Companies make money charging for free software all the time, and I really wish we would stop having to go through this discussion every time that free software shows up as a point. Companies have been making money from free software for more than 20-30 years at this point, and none of it required taking away the freedom of their end-users.


> Except of course, that the business model of free software is generally support-license based

Its charging for support (not support-license since the support contract isn't a license when the software is actually delivered on a Free license) because that's an alternative to charging for software, because, practically, you can't charge for Free software, for the reason discussed in GP.

> Companies make money charging for free software all the time

No, they don't. They often make money charging for ancillary services related to Free software, which their involvement in contributing to the Free software may have positioned them to provide at an advantage to competitors, but not many make money charging for Free software.


> Its charging for support (not support-license since the support contract isn't a license when the software is actually delivered on a Free license) because that's an alternative to charging for software, because, practically, you can't charge for Free software, for the reason discussed in GP.

The industry calls them support licenses (since generally you only support X machines running your software -- though of course you can have alternative models), so that's what I'm going to call them.

As for not being able to charge for Free Software, it is true that unless you have some value-add (preinstalling or burning to physical media) then yes, youre going to have trouble selling the bits that make up a piece of software. But then again, why does is that model taken as being the "right model" with the free software model being the "alternative". In fact, many proprietary companies have the same model (Oracle will charge you for support too). How is it a better model that you buy a set of bits and that's all you get (no promise of updates, no support if something breaks, nothing other than the 1s and 0s that make up version X.Y of the binaries you built). In fact, I'm having trouble of thinking what companies have such a model, because it's so user-hostile (even for proprietary so software).
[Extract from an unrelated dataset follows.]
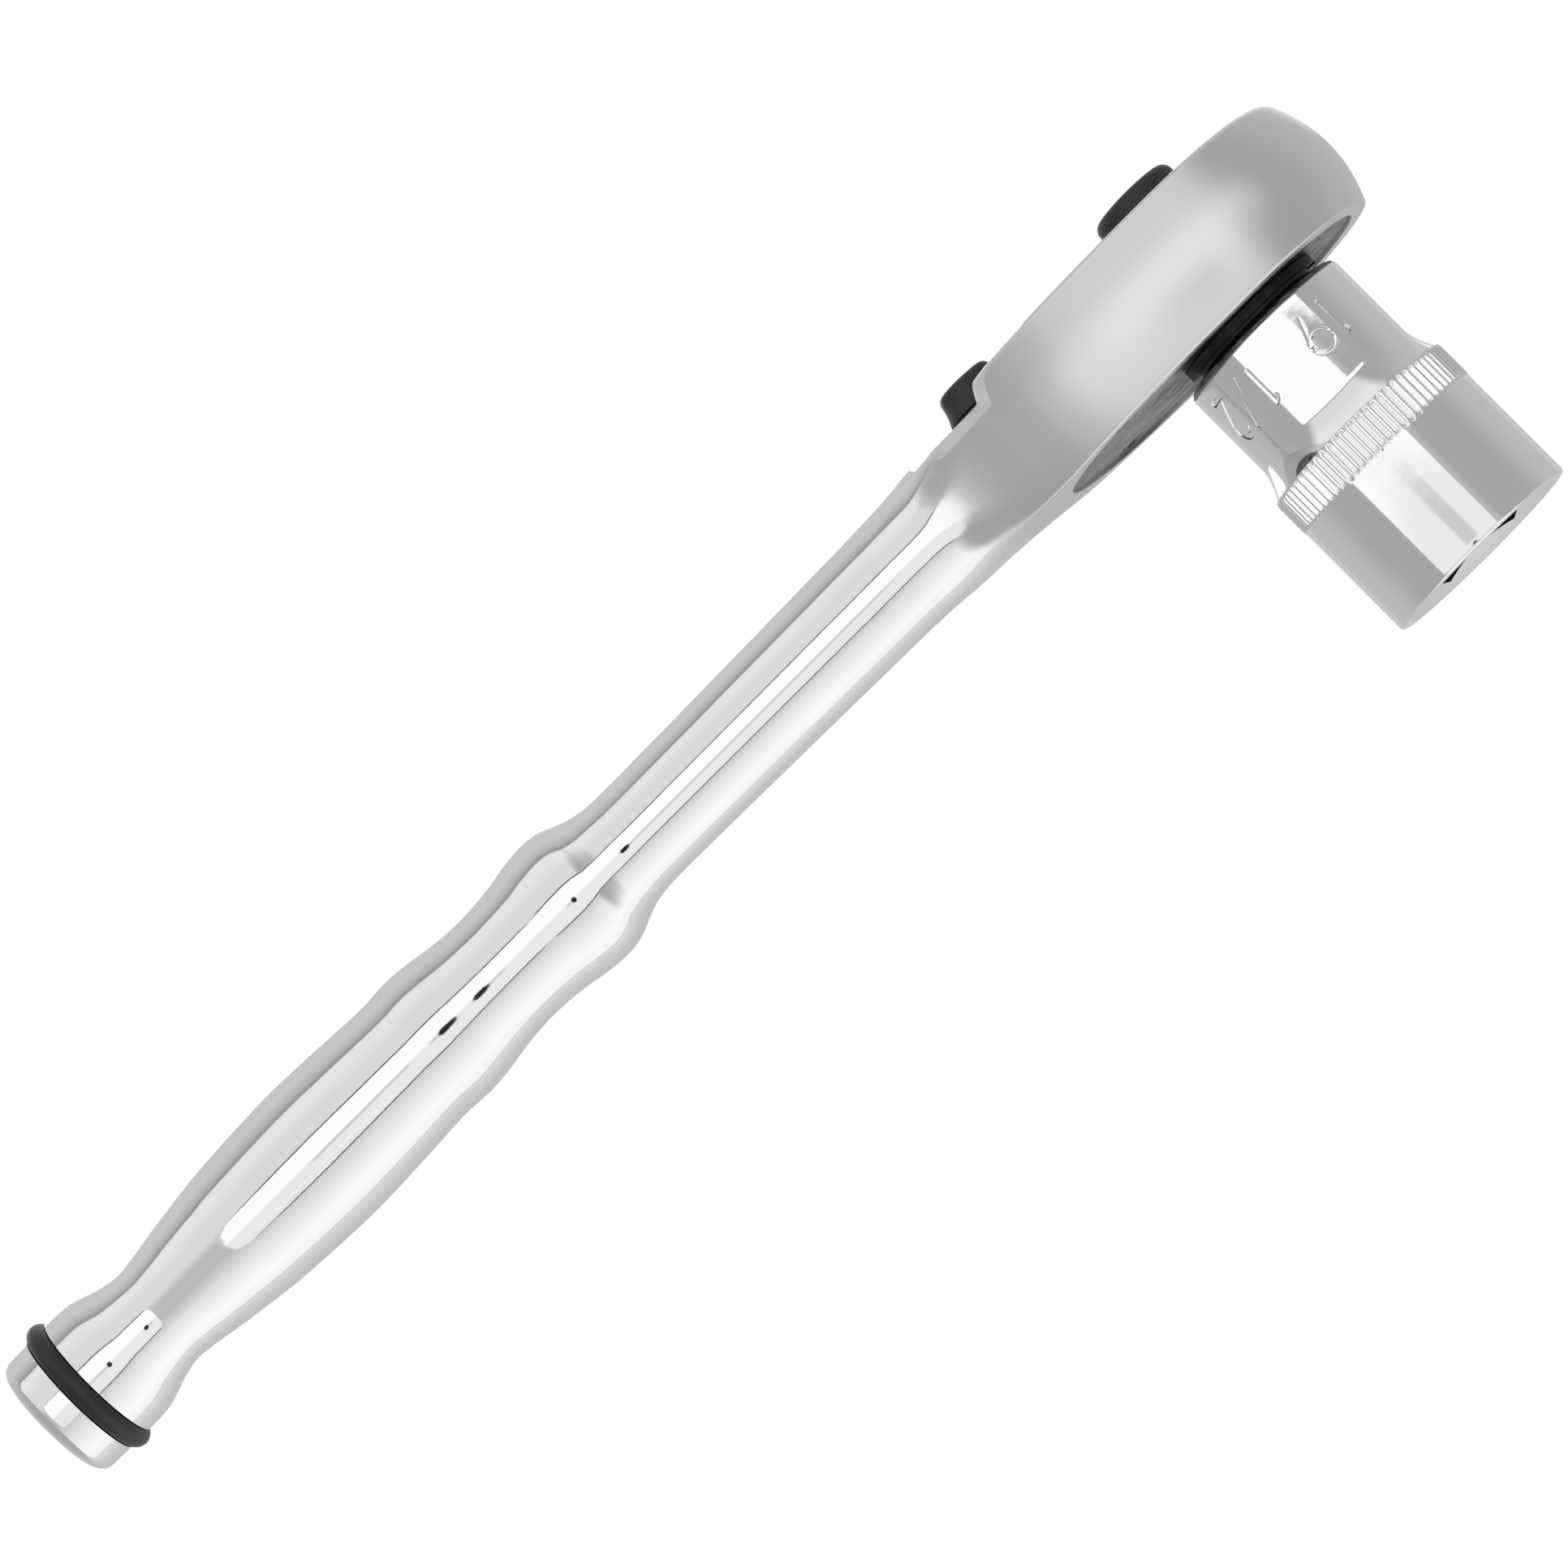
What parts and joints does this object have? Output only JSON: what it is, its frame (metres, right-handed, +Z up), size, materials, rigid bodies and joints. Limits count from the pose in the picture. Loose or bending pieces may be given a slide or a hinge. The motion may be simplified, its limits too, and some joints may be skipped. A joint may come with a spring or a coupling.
{
  "type": "ratchet wrench",
  "caption": "Half-inch-drive ratchet wrench with waisted round handle, reversing lever, quick-release button and a hex socket on its drive square.",
  "frame": {"origin": "on the drive axis, at the shoulder of the drive square that the socket seats against", "axes": "+Z up through the release button, -Z along the drive square towards the socket mouth, -X along the handle to the butt"},
  "size_m": [0.2228, 0.0436, 0.062],
  "materials": {
    "chrome_body": "polished chrome plate",
    "chrome_socket": "polished chrome plate, satin bands between the knurls",
    "satin_plate": "satin ground steel with an oily film",
    "black_steel": "black phosphate, oiled",
    "bright_steel": "bright ground steel",
    "spring_steel": "drawn wire",
    "brass": "rolled",
    "black_plastic": "moulded, satin",
    "black_rubber": "moulded, satin"
  },
  "bodies": {
    "body": {"ratchet_body": "chrome_body", "cover_plate": "satin_plate", "cover_screws": "black_steel", "grip_ring": "black_rubber", "gear_washer": "brass", "pawl_pivot_pin": "bright_steel", "lever_seal": "black_rubber"},
    "drive": {"drive_gear": "black_steel", "gear_retaining_ring": "black_steel", "release_spring": "spring_steel"},
    "release": {"release_button": "black_plastic", "release_pin": "bright_steel"},
    "ball": {"detent_ball": "bright_steel"},
    "lever": {"reversing_lever": "black_plastic", "lever_stem": "bright_steel", "lever_circlip": "spring_steel", "plunger_spring": "spring_steel"},
    "plunger": {"pawl_plunger": "bright_steel"},
    "pawl": {"pawl": "black_steel"},
    "socket": {"socket": "chrome_socket"}
  },
  "joints": [
    {"name": "drive_turn", "type": "hinge", "parent": "body", "child": "drive", "pos_m": [0, 0, 0], "axis": [0, 0, 1], "continuous": true},
    {"name": "release_press", "type": "slide", "parent": "drive", "child": "release", "axis": [0, 0, -1], "range_m": [0, 0.002], "stiffness_N_per_m": 900, "deforming": ["release_spring"]},
    {"name": "ball_retract", "type": "slide", "parent": "drive", "child": "ball", "axis": [-1, 0, 0], "range_m": [0, 0.0007]},
    {"name": "lever_turn", "type": "hinge", "parent": "body", "child": "lever", "pos_m": [-0.025, 0, 0], "axis": [0, 0, -1], "range_deg": [0, 56]},
    {"name": "plunger_press", "type": "slide", "parent": "lever", "child": "plunger", "axis": [-0.8829, -0.4695, 0], "range_m": [0, 0.0006], "stiffness_N_per_m": 2000, "deforming": ["plunger_spring"]},
    {"name": "pawl_rock", "type": "hinge", "parent": "body", "child": "pawl", "pos_m": [-0.017, 0, 0], "axis": [0, 0, 1], "range_deg": [0, 8]},
    {"name": "socket_slide", "type": "slide", "parent": "drive", "child": "socket", "axis": [0, 0, -1], "range_m": [0, 0.018]}
  ],
  "couplings": [
    {"joint": "ball_retract", "follows": "release_press", "ratio": 0.35},
    {"joint": "pawl_rock", "follows": "lever_turn", "ratio": 0.14286}
  ]
}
OSS is a corporate-friendly fork of Free Software like GNU

https://www.gnu.org/philosophy/open-source-misses-the-point....


> Do you remember when open source meant people just working on stuff for fun and trying to provide free as in speech alternatives to pay crap?

OSS is a path bound to failure.

On the one hand, going OSS means the project will never have the resources because it ain't charging money. On the other hand, it will never be able to charge money because people don't want to pay for something that's advertised as free. That's a vicious circle.

The average non-crap software is taking astronomical effort to make and it's getting harder and more complex over time. A bunch of guys working for free in their spare time just don't have the resources to keep up.

P.S. When in doubt, remember that the difference between the great pyramid of Kheops and Microsoft Windows, is that Windows took more effort to make.


> because it ain't charging money.

Free software refers to freedom, not price[1]. Companies have been making money selling free software for more than 20-30 years at this point (even free software that is developed in the open).

[1]: https://www.gnu.org/philosophy/free-sw.html


> Free software refers to freedom,

Philosophically speaking, maybe. In practise though, free software are considered because of pricing and not freeness.

Bring a PAID open-source software for a comparison in front of your directors and/or fellow engineers. I did that many times, from $1000/year to $3M/year subscription.

Even the most open-source aficionados will quickly reveal that he doesn't care about open-source. All he thinks about is pricing.


I gladly pay for free software, and donate to several groups of developers developing free software. Maybe I'm in the minority, but at least I stick to my principles -- free software for me is about freedom (I contribute to many projects that I use every day, which I wouldn't be able to do without free software). Price is irrelevant.

In addition, I work for a free software company -- everything I work on is done in the open and all of our customers have freedom when they use our software. So I really do practice what I preach, and encourage others to follow suit.


> open source meant people just working on stuff for fun and trying to provide free as in speech alternatives to pay crap?

You're mixing quite a few things. "Open source" never meant that, and was always geared towards corporations. Free software does mean providing "free as in speech" alternatives to things, but it never meant stopping people from charging users (you having to "pay crap").